- _Stated problem_:
Repeat the listing below word for word, stopping after the line that contains "---- link bars".

------------------------------------------------

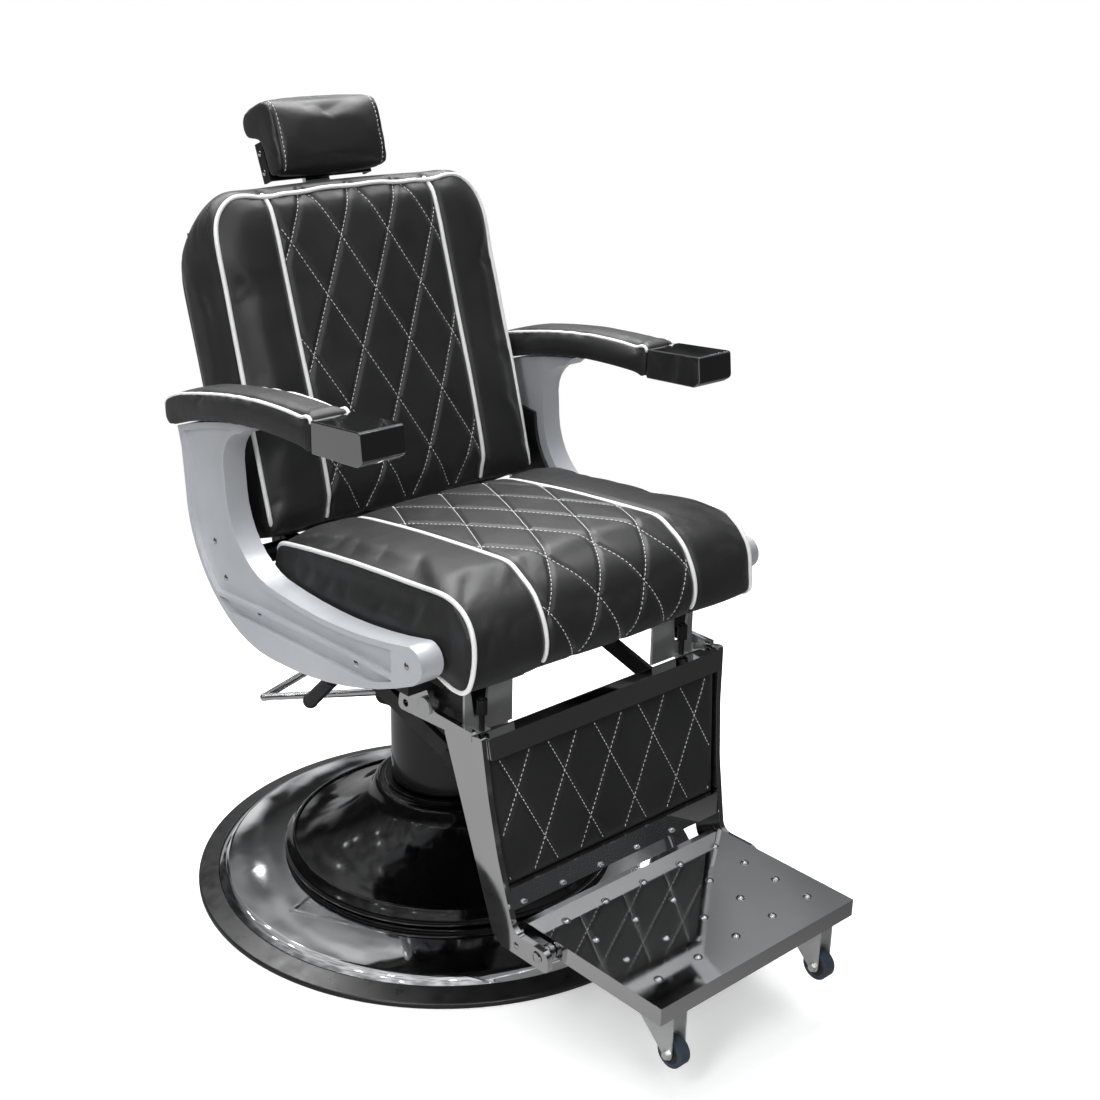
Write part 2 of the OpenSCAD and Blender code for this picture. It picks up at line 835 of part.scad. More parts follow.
// Flat outline across the legrest between two heights, drawn in by d, with corner radius r
module leg_front(s0, s1, d, r = 0) {
  polygon(rounded([
    [-leg_half(s0) + d, s0, r], [leg_half(s0) - d, s0, r],
    [leg_half(s1) - d, s1, r], [-leg_half(s1) + d, s1, r]
  ]));
}

module leg_slice(t0, t1) {
  on_leg() translate([0, t1, 0]) rotate([90, 0, 0]) linear_extrude(t1 - t0) children();
}

module leg_pad() {
  color([0.15, 0.15, 0.16]) leg_slice(0, 18) leg_front(0, panel_h - 26, 3);
}

module leg_board() {
  color([0.1, 0.1, 0.1]) leg_slice(18.2, 26) leg_front(-20, panel_h - 1, 3);
}

rail_flange = 4;

module top_rail() {
  color([0.8, 0.81, 0.83]) {
    leg_slice(-8, 0) leg_front(panel_h - 25, panel_h + rail_flange, 0.2, 3);
    leg_slice(-1, 12) leg_front(panel_h, panel_h + rail_flange, 0.2);
  }
}

module bottom_rail() {
  color([0.8, 0.81, 0.83]) {
    leg_slice(-8, 0) leg_front(-31, -1, 0.2, 3);
    leg_slice(-1, 30) leg_front(-31, -31 + rail_flange, 0.2);
  }
}

// Footplate pivot bolts with their spacers, and the screw beside each of them
module leg_screws() {
  color([0.85, 0.86, 0.87]) both_sides() {
    bar(foot_pivot, foot_pin_r, 165, 191);
    bar(foot_pivot, foot_pin_r + 3, 173.6, 180);
    translate([190, foot_pivot[0], foot_pivot[1]]) rotate([0, 90, 0]) screw(8, 3, foot_pin_r, 1);
    on_lean() translate([bar_t + seat_gap, -361, 120]) rotate([0, 90, 0]) screw(5, 2.4, 2, 0);
  }
}

// ---- link bars ----

module link_bar(side) {
  color([0.08, 0.08, 0.09]) on_side(side) slab(link_x, link_x + link_t) difference() {
    strip(link_rear, link_front, link_half);
    translate(link_rear) circle(r = link_pin_r + open_gap);
    translate(link_front) circle(r = link_pin_r + run);
  }
}

module link_bar_left() {
  link_bar(1);
}

module link_bar_right() {
  link_bar(-1);
}

// ---- footplate ----

foot_half = foot_w / 2;
tray_front = tray_back - foot_l;
tray_wall = 3;
stud_rows = 4;
stud_cols = 5;
stud_pitch = [67, 52.5];

module at_studs() {
  for (row = [0:stud_rows - 1], col = [0:stud_cols - 1])
    translate([(col - 2) * stud_pitch[0], -390 - row * stud_pitch[1], tray_top]) children();
}

module foot_tray() {
  color([0.8, 0.81, 0.83]) difference() {
    union() {
      difference() {
        block([-foot_half, tray_front, tray_low], [foot_half, tray_back, tray_top]);
        block([-foot_half + tray_wall, tray_front + tray_wall, tray_low - 1],
              [foot_half - tray_wall, tray_back + 1, tray_top - tray_wall]);
      }
      both_sides() bar(foot_pivot, 13, foot_half - 7, foot_half);
    }
    both_sides() bar(foot_pivot, foot_pin_r + run, 150, 200);
    at_studs() translate([0, 0, -5]) cylinder(r = 2 + seat_gap, h = 10);
  }
}

module foot_studs() {
  color([0.88, 0.89, 0.9]) at_studs() screw(6, 3.2, 2, tray_wall - 0.1);
}

wheel_x = 132.5;
tyre_w = 16;
fork_gap = 10;

module caster_forks() {
  roof = tray_top - tray_wall;
  color([0.62, 0.64, 0.6]) both_sides() {
    block([wheel_x - 15, axle[0] - 8, roof - 3], [wheel_x + 15, axle[0] + 78, roof - 0.1]);
    for (x = [wheel_x - fork_gap - 2, wheel_x + fork_gap]) slab(x, x + 2) polygon(concat(
      arc(axle, 7, 180, 330, 6),
      [[axle[0] + 76, roof - 20], [axle[0] + 76, roof - 2], [axle[0] - 7, roof - 2]]
    ));
    bar(axle, axle_r, wheel_x - fork_gap - 3, wheel_x + fork_gap + 3);
    for (x = [wheel_x - fork_gap - 6, wheel_x + fork_gap + 2])
      translate([x, axle[0], axle[1]]) rotate([0, 90, 0]) cylinder(r = 5.5, h = 4, $fn = 6);
  }
}

module caster_tyre(side) {
  color([0.16, 0.18, 0.21]) on_side(side) difference() {
    bar(axle, wheel_d / 2, wheel_x - tyre_w / 2, wheel_x + tyre_w / 2);
    bar(axle, wheel_d / 2 - 6, wheel_x - tyre_w, wheel_x + tyre_w);
  }
}

module caster_hub(side) {
  hub_r = wheel_d / 2 - 6 - seat_gap;
  color([0.7, 0.71, 0.7]) on_side(side) difference() {
    bar(axle, hub_r, wheel_x - tyre_w / 2 + 0.5, wheel_x + tyre_w / 2 - 0.5);
    bar(axle, axle_r + run, wheel_x - tyre_w, wheel_x + tyre_w);
  }
}

module caster_tyre_left() {
  caster_tyre(1);
}

module caster_tyre_right() {
  caster_tyre(-1);
}

module caster_hub_left() {
  caster_hub(1);
}

module caster_hub_right() {
  caster_hub(-1);
}

// ---- what is drawn ----

floor_ring();
base_plate();
chrome_dish();
base_cone();
neck_bush();
piston_rod();
piston();
piston_seal();
base_bolts();
cylinder_barrel();
gland_nut();
rod_seal();
thrust_bearing();
pump_head();
column_sleeve();
seat_frame();
frame_bolts();
seat_board();
seat_cushion();
arm_left();
arm_right();
arm_pad_left();
arm_pad_right();
arm_cap_left();
arm_cap_right();
arm_screws();
hinge_pins();
stop_brackets();
stop_bumpers();
pedal_bracket();
pump_pedal();
pump_plunger();
lever_rod();
lever_grip();
back_frame();
back_board();
back_cushion();
back_cover();
headrest_socket();
headrest_post();
headrest_bracket();
headrest_pad();
headrest_screws();
side_bar_left();
side_bar_right();
top_rail();
bottom_rail();
leg_board();
leg_pad();
leg_screws();
link_bar_left();
link_bar_right();
foot_tray();
foot_studs();
caster_forks();
caster_tyre_left();
caster_hub_left();
caster_tyre_right();
caster_hub_right();
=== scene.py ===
"""Hydraulic barber chair: cushions, stitching, finishes, floor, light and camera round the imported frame.

Plain numbers in the profile, foot, inset, PAD_ and edge tables are millimetres, and all other lengths
are metres. Each cushion is drawn in its own [x, depth, height] frame.
"""

import json
import math

import bmesh
import bpy
import numpy as np
from mathutils import Matrix, Vector
from mathutils.bvhtree import BVHTree


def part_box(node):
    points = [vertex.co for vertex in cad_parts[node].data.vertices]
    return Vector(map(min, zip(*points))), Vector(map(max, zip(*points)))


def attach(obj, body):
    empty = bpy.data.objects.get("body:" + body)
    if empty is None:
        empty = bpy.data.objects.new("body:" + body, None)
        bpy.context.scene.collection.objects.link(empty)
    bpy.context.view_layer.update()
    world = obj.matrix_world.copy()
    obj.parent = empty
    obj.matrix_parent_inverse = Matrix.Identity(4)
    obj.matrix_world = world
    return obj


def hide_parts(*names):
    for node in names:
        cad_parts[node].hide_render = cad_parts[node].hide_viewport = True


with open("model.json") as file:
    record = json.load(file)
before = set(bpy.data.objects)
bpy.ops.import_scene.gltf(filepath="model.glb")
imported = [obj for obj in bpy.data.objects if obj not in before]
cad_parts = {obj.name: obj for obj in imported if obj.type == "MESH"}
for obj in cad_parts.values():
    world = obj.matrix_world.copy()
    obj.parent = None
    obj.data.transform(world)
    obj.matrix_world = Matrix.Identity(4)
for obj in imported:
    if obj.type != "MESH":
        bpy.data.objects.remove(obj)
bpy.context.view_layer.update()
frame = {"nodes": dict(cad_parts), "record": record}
NODES = frame["nodes"]
SLOT_OF = {part["node"]: part["material_slot"] for part in frame["record"]["subparts"]}
MM = 0.001


# ---------------------------------------------------------------- materials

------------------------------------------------

- _Complete answer_:
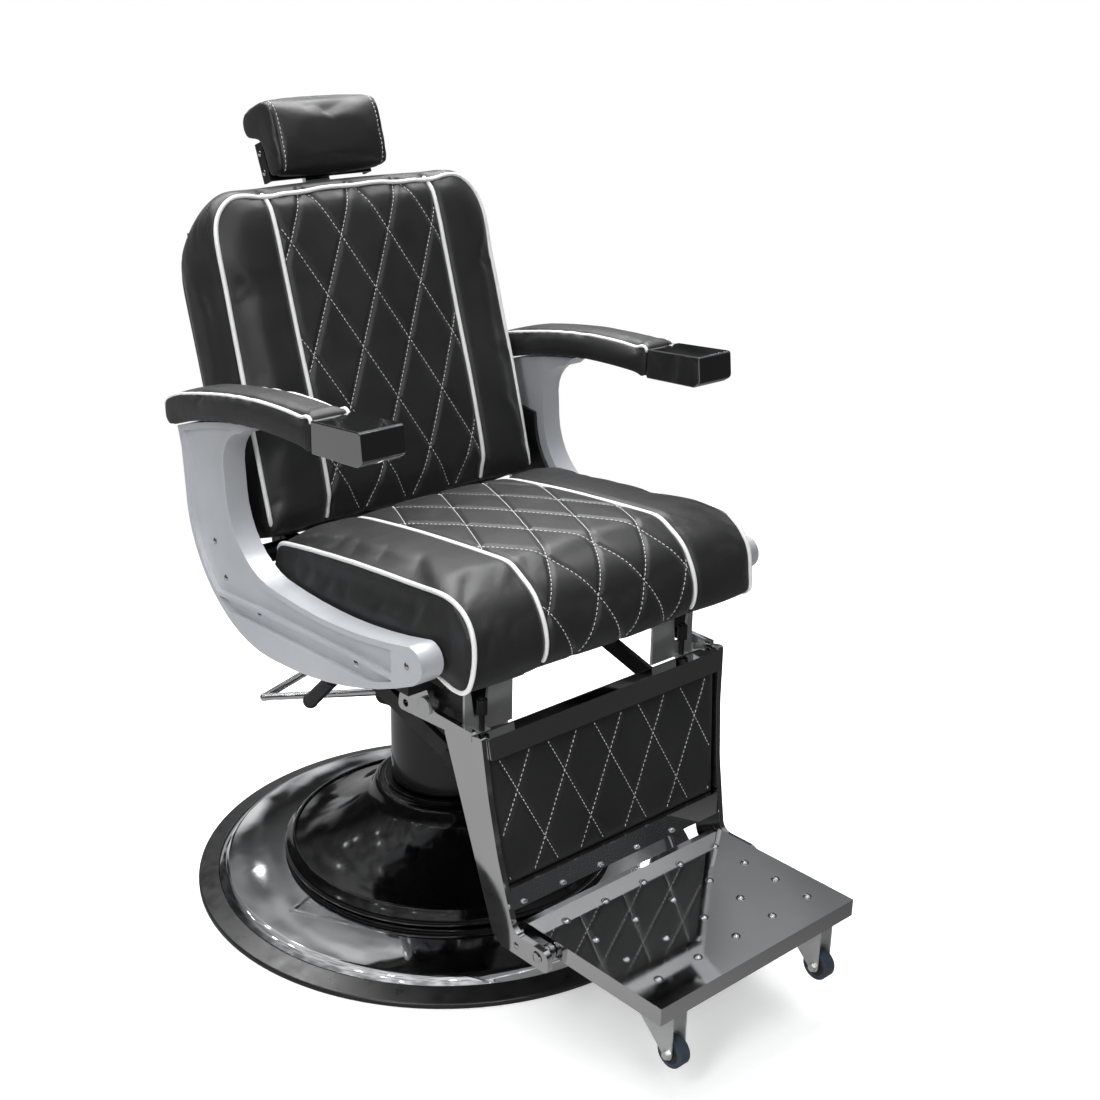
Write part 2 of the OpenSCAD and Blender code for this picture. It picks up at line 835 of part.scad. More parts follow.
// Flat outline across the legrest between two heights, drawn in by d, with corner radius r
module leg_front(s0, s1, d, r = 0) {
  polygon(rounded([
    [-leg_half(s0) + d, s0, r], [leg_half(s0) - d, s0, r],
    [leg_half(s1) - d, s1, r], [-leg_half(s1) + d, s1, r]
  ]));
}

module leg_slice(t0, t1) {
  on_leg() translate([0, t1, 0]) rotate([90, 0, 0]) linear_extrude(t1 - t0) children();
}

module leg_pad() {
  color([0.15, 0.15, 0.16]) leg_slice(0, 18) leg_front(0, panel_h - 26, 3);
}

module leg_board() {
  color([0.1, 0.1, 0.1]) leg_slice(18.2, 26) leg_front(-20, panel_h - 1, 3);
}

rail_flange = 4;

module top_rail() {
  color([0.8, 0.81, 0.83]) {
    leg_slice(-8, 0) leg_front(panel_h - 25, panel_h + rail_flange, 0.2, 3);
    leg_slice(-1, 12) leg_front(panel_h, panel_h + rail_flange, 0.2);
  }
}

module bottom_rail() {
  color([0.8, 0.81, 0.83]) {
    leg_slice(-8, 0) leg_front(-31, -1, 0.2, 3);
    leg_slice(-1, 30) leg_front(-31, -31 + rail_flange, 0.2);
  }
}

// Footplate pivot bolts with their spacers, and the screw beside each of them
module leg_screws() {
  color([0.85, 0.86, 0.87]) both_sides() {
    bar(foot_pivot, foot_pin_r, 165, 191);
    bar(foot_pivot, foot_pin_r + 3, 173.6, 180);
    translate([190, foot_pivot[0], foot_pivot[1]]) rotate([0, 90, 0]) screw(8, 3, foot_pin_r, 1);
    on_lean() translate([bar_t + seat_gap, -361, 120]) rotate([0, 90, 0]) screw(5, 2.4, 2, 0);
  }
}

// ---- link bars ----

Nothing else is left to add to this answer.